“Pendidikan politik yang baik akan membentuk generasi penerus yang cerdas dan kritis dalam mengambil keputusan.” (Anonim)
——-
Tersiar kabar bahwa wacana politisasi santri di Pilkada Sumenep sedang mengemuka. Bahkan sekelas Rektor Universitas, turut angkat bicara: Wacana politisasi santri di pilkada tidak sesuai dengan nilai syariah dan demokrasi, dikutip dari salah satu media.
Dalam politik, ini adalah wacana yang biasa. Sebab politik, seawam yang saya tahu, selalu menghalalkan segala cara. Lagi pula, politik kekuasaan tidak bisa dibangun dengan kebenaran semata. Ia harus merangkul di luar kebenaran, untuk memberi kesan bahwa kekuasaan hadir untuk seluruh golongan.

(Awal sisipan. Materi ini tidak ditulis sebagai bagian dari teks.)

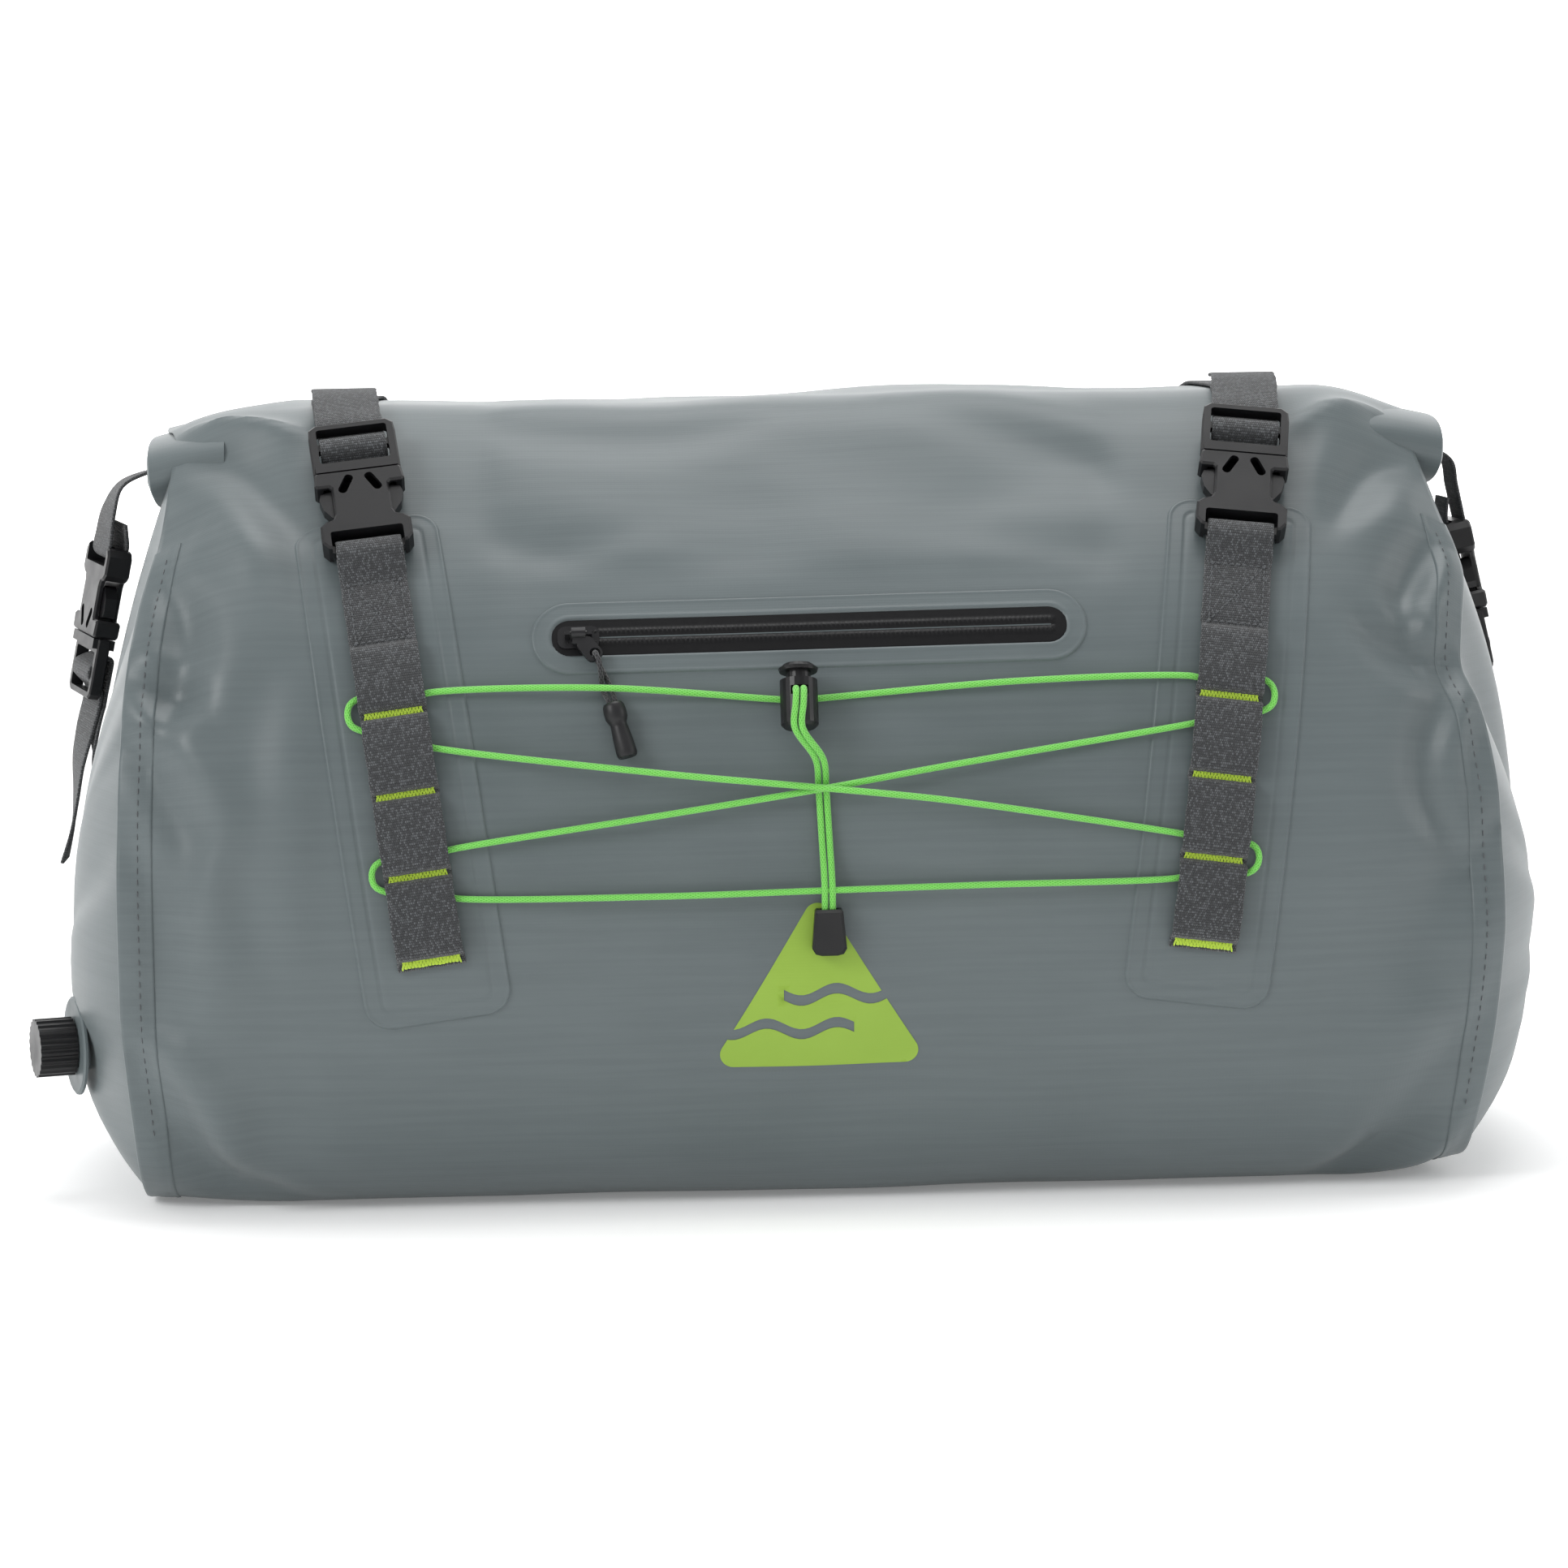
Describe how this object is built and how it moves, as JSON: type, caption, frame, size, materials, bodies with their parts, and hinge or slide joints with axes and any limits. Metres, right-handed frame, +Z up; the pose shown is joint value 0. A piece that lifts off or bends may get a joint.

Jamak diketahui bahwa, di dalam politik, tidak ada kawan atau lawan yang abadi. Yang ada hanyalah kepentingan yang abadi. Sang Rektor Universitas ini seakan telah menunjukkan diri, dengan siapa dia akan berdiri(?) Sekali lagi, itu biasa. Dan tafsir receh ini pun bisa jadi keliru juga.
Walakin, jika boleh menyela, jangan asingkan santri dari politik. Sebagai warga negara, mereka memiliki hak politik yang sama. Berderma atau dipolitisasi, itu hanyalah pilihan diksi semata. Fakta yang terjadi pada tanggal 14 Oktober 1944, di Jakarta, adalah contoh nyata para santri berderma atau dipolitisasi(?) demi cinta negara.
Bagi sebagian pendengar, memilih diksi atau frasa yang tepat adalah bentuk sederhana dari sikap dewasa, terdidik dan wibawa. Maka, memilih frasa politisasi santri, bisa jadi menyakiti semua kontestan Pilkada Sumenep.
Sebab, kedua kontestan sama-sama ada keterwakilan kyai yang memiliki basis santri. Pertanyaanya, siapa sosok kyai yang telah melakukan politisasi santri dan mendesak untuk disikapi(?) Dan jika kedua kyai di dua kontestan terbukti malakukan politisasi, lalu apa yang keliru dari dinamika politik ini(?) Bukankah politik selalu halalkan segala cara hingga hari ini(?)
Sebagai warga negara, santri layak diberikan keleluasaan dalam berpolitik. Tidak perlu ada frasa politisasi santri. Sebab dari kacamata para santri, sikap politik mereka bisa jadi adalah penerjemahan dari ta’dzim, membela kebenaran dan melawan kejahatan. Bisa saja, kan?
Sikap para santri kepada kyai adalah relasi sosial yang sayogyanya diterima sebagai sebuah keragaman. Jangan sampai dikooptasi dan dipolitisasi hanya demi menunjukkan diri, dengan siapa kita akan berdiri. Pernyataan itu seperti merendahkan diri sendiri.
Terakhir. Santri akan tetap mengaji, membaca barzanji, dan mungkin secara perlahan akan belajar politik dari orang-orang yang mereka hormati. Maka, apa memang perlu para politisi datang kepada para santri dan mengajarkan bahwa politik sudah biasa menghalalkan segala cara(?) Salam awam saja.